World Rally Experimental

WRX, wyodrębniony w 2014 roku z linii Subaru Imprezy kontynuuje nazewnicze zwyczaje  japońskiej motoryzacji. Przykładem jest Toyota Supra, która niegdyś była najwyższą wersją modelu Celica, by później stać się osobnym modelem. Nawet w Europie tego typu zabiegi są na porządku dziennym – mowa o samodzielnej marce Cupra, która niegdyś oznaczała najmocniejsze Seaty. 

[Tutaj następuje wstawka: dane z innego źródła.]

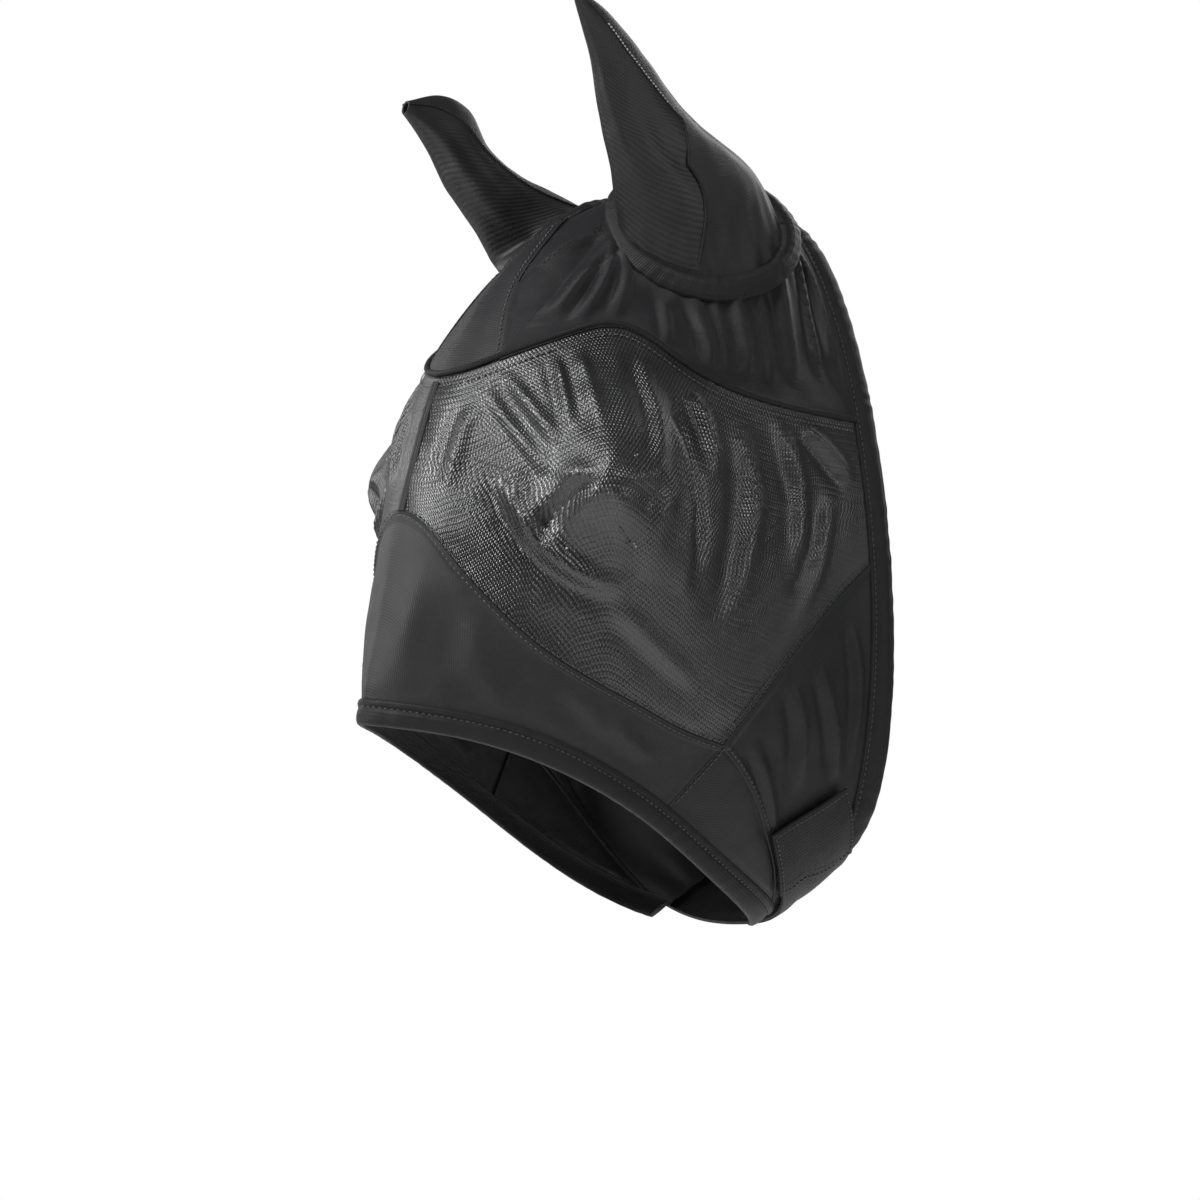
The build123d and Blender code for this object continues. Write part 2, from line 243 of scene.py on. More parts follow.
def noise(p, size):
    """Smooth noise from -1 to 1, with cells of the given size in mm."""
    q = np.asarray(p, float) / size
    i = np.floor(q).astype(int)
    f = q - i
    f = f * f * (3 - 2 * f)
    total = 0
    for dx in (0, 1):
        for dy in (0, 1):
            for dz in (0, 1):
                w = ((f[..., 0] if dx else 1 - f[..., 0]) * (f[..., 1] if dy else 1 - f[..., 1])
                     * (f[..., 2] if dz else 1 - f[..., 2]))
                cell = tuple((i[..., k] + step) % 32 for k, step in enumerate((dx, dy, dz)))
                total = total + w * LATTICE[cell]
    return total * 2 - 1


def ease(x):
    x = np.clip(x, 0, 1)
    return x * x * (3 - 2 * x)


def fold_height(p, n, folds):
    """Sum of folds: side-view points, width and height in mm, a soft valley beside each ridge."""
    total = np.zeros(p.shape[:-1])
    for points, width, height in folds:
        side = spline(points, 26)
        f, t = from_side(side[:, 0], side[:, 1])
        line = skin(f, t)
        d = p[..., None, :] - line
        far = np.linalg.norm(d, axis=-1)
        k = far.argmin(-1)
        near = np.take_along_axis(far, k[..., None], -1)[..., 0]
        along = unit(np.gradient(line, axis=0))[k]
        off = np.take_along_axis(d, k[..., None, None], -2)[..., 0, :]
        hand = np.sign((np.cross(along, n) * off).sum(-1))
        s = k / (len(line) - 1)
        taper = ease(s * 3.2) * ease((1 - s) * 2.6) + 0.25 * ease(s * 8) * ease((1 - s) * 8)
        signed = near * hand
        total += height * taper * (np.exp(-(signed / width) ** 2)
                                   - 0.55 * np.exp(-((signed - 1.5 * width) / (1.1 * width)) ** 2))
    return total


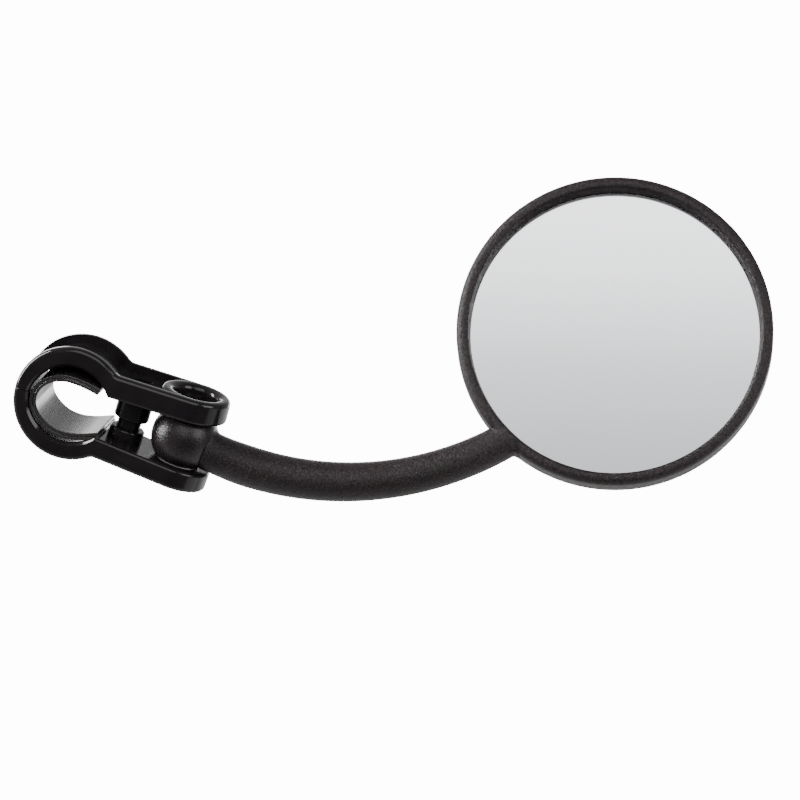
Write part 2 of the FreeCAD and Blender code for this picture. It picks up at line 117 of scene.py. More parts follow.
# ---- Meshing ----
TURN_STEPS = 192
FRAME_STEPS = 288
ARM_STEPS = 330
ARM_AROUND = 96
COVER_OUTER_STEPS = 32
COVER_INNER_STEPS = 24
BALL_SUBDIVISIONS = 7
BEVEL_STEPS = 3
WELD = 0.002 * MM
FLAT_ANGLE = math.radians(0.6)
SHARP_ANGLE = 0.6  # radians
SOFT_SHADE_ANGLE = 40.0  # degrees, as the three below
TURNED_SHADE_ANGLE = 35.0
DISC_SHADE_ANGLE = 20.0
BALL_SHADE_ANGLE = 80.0
ARM_END_SEARCH = (0.5, 0.9)
ARM_END_HALVINGS = 40

# ---- Camera ----
CAMERA_RIGHT = Vector((0.93290, 0.20799, 0.29399))
CAMERA_UP = Vector((-0.33801, 0.22406, 0.91408))
CAMERA_TOWARDS = Vector((0.12425, -0.95212, 0.27933))
CAMERA_DISTANCE = 3.0
PICTURE_WIDTH = 0.280
SENSOR_WIDTH = 36.0
AIM_RIGHT = 0.11302
AIM_UP = -0.00125


# ---- Materials ----

class Shader:
    """A node material with a Principled shader and short calls for its procedural detail."""

    def __init__(self, name, colour, roughness, **sockets):
        self.material = bpy.data.materials.new(name)
        self.material.use_nodes = True
        self.tree = self.material.node_tree
        self.shader = self.tree.nodes["Principled BSDF"]
        self.shader.inputs["Base Color"].default_value = (*colour, 1.0)
        self.shader.inputs["Roughness"].default_value = roughness
        for socket, value in sockets.items():
            self.shader.inputs[socket.replace("_", " ")].default_value = value
        self.place = self.tree.nodes.new("ShaderNodeTexCoord").outputs["Object"]

    def noise(self, scale, detail=4.0, roughness=0.5, stretch=None):
        """Noise in the object's own space; scale is in bumps per metre."""
        node = self.tree.nodes.new("ShaderNodeTexNoise")
        node.inputs["Scale"].default_value = scale
        node.inputs["Detail"].default_value = detail
        node.inputs["Roughness"].default_value = roughness
        source = self.place
        if stretch is not None:
            mapping = self.tree.nodes.new("ShaderNodeMapping")
            mapping.inputs["Scale"].default_value = stretch
            self.tree.links.new(self.place, mapping.inputs["Vector"])
            source = mapping.outputs["Vector"]
        self.tree.links.new(source, node.inputs["Vector"])
        return node.outputs["Fac"]

    def cells(self, scale):
        """Cell pattern in the object's own space, for grain and pebbling."""
        node = self.tree.nodes.new("ShaderNodeTexVoronoi")
        node.inputs["Scale"].default_value = scale
        self.tree.links.new(self.place, node.inputs["Vector"])
        return node.outputs["Distance"]

    def ramp(self, source, low, high, start, end):
        """Map a value between start and end to the range low to high."""
        node = self.tree.nodes.new("ShaderNodeMapRange")
        node.inputs["From Min"].default_value = start
        node.inputs["From Max"].default_value = end
        node.inputs["To Min"].default_value = low
        node.inputs["To Max"].default_value = high
        self.tree.links.new(source, node.inputs["Value"])
        return node.outputs["Result"]

    def vary_colour(self, source, dark, light, start=0.3, end=0.7):
        """Base colour between dark and light, by a pattern."""
        node = self.tree.nodes.new("ShaderNodeValToRGB")
        node.color_ramp.elements[0].position = start
        node.color_ramp.elements[0].color = (*dark, 1.0)
        node.color_ramp.elements[1].position = end
        node.color_ramp.elements[1].color = (*light, 1.0)
        self.tree.links.new(source, node.inputs["Fac"])
        self.tree.links.new(node.outputs["Color"], self.shader.inputs["Base Color"])

    def vary_roughness(self, source, low, high, start=0.3, end=0.7):
        """Roughness between low and high, by a pattern."""
        result = self.ramp(source, low, high, start, end)
        self.tree.links.new(result, self.shader.inputs["Roughness"])

    def bump(self, source, height):
        """Surface relief of the given height in metres."""
        node = self.tree.nodes.new("ShaderNodeBump")
        node.inputs["Strength"].default_value = 1.0
        node.inputs["Distance"].default_value = height
        self.tree.links.new(source, node.inputs["Height"])
        self.tree.links.new(node.outputs["Normal"], self.shader.inputs["Normal"])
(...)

Subaru WRX różni się od Imprezy nie tylko zderzakami i silnikiem. Nawet przednie lampy są bowiem całkiem inne (pochodzą z modelu Levorg). Zmiany zachodzą również pod maską – legendarne silniki serii EJ występują jedynie w WRX STI, a w bazowych modelach WRX montowany jest nowy silnik serii FA (FA20F). Może pochwalić się on wtryskiem bezpośrednim oraz systemem turbosprężarek twin-scroll. Pomimo podobnej mocy, obydwa motory charakteryzują się innym rozwijaniem momentu obrotowego: Nowy FA maksymalny moment osiąga już przy 2 tysiącach obrotów na minutę, a dotychczasowy EJ – dopiero przy 4 tysiącach.  

Różne oblicza Subaru WRX

Tradycją kontynuowaną przez WRX jest występowanie ogromnej ilości poszczególnych edycji specjalnych, oznaczanych różnymi skrótami i nazwami. W obecnej generacji, wychodzącej z produkcji w 2021 roku, mowa o co najmniej… 14 wersjach. Początek tej rodzinie nadał wariant STI Launch Edition. Później można było spotkać chociażby takie WRX, jak Diamond Edition, Type RA, Raiu czy Series Gray. Ostatnia edycja, zwieńczająca produkcję silnika EJ, to WRX EJ20 Final Edition. 

WRX było poddawane częstej krytyce, wobec tego z roku na rok Subaru przygotowywało ogromne zestawy poprawek. Dotyczyły one, między innymi, zawieszenia, skrzyni CVT, systemu infotainment, tarcz hamulcowych i niezliczonej liczby mniejszych usprawnień. W ten sposób pojazd ciągle ewoluował, lecz równocześnie ciągle… pikował w statystykach sprzedaży. Problemem był regres w popularności sedanów, zwłaszcza niszowych, sportowych, oraz późniejsza rzeczywistość pandemiczna.    

(Niezbyt) świetlana przyszłość?

Obiektywnie dość przyzwoite, choć nieustannie spadające wyniki sprzedaży sprawiły, że w 2022 roku światło dzienne ujrzy nowa generacja Subaru WRX. Ze względu na sytuację pandemiczną prezentacje znacznie się opóźniały, już teraz można jednak zauważyć, iż nowy WRX będzie dobrym, choć ostrożnym krokiem w przyszłość. I tak należy jednak pogratulować odwagi marce spod znaku Plejad, gdyż bezpośredni konkurent WRX – Mitsubishi Lancer Evolution – przestał istnieć jeszcze w 2015 roku. Pozostaje trzymać kciuki za opóźniony debiut WRX II oraz… iść do salonów Subaru. Tylko tak uda się uratować wymierający gatunek sedanów z rajdowym rodowodem.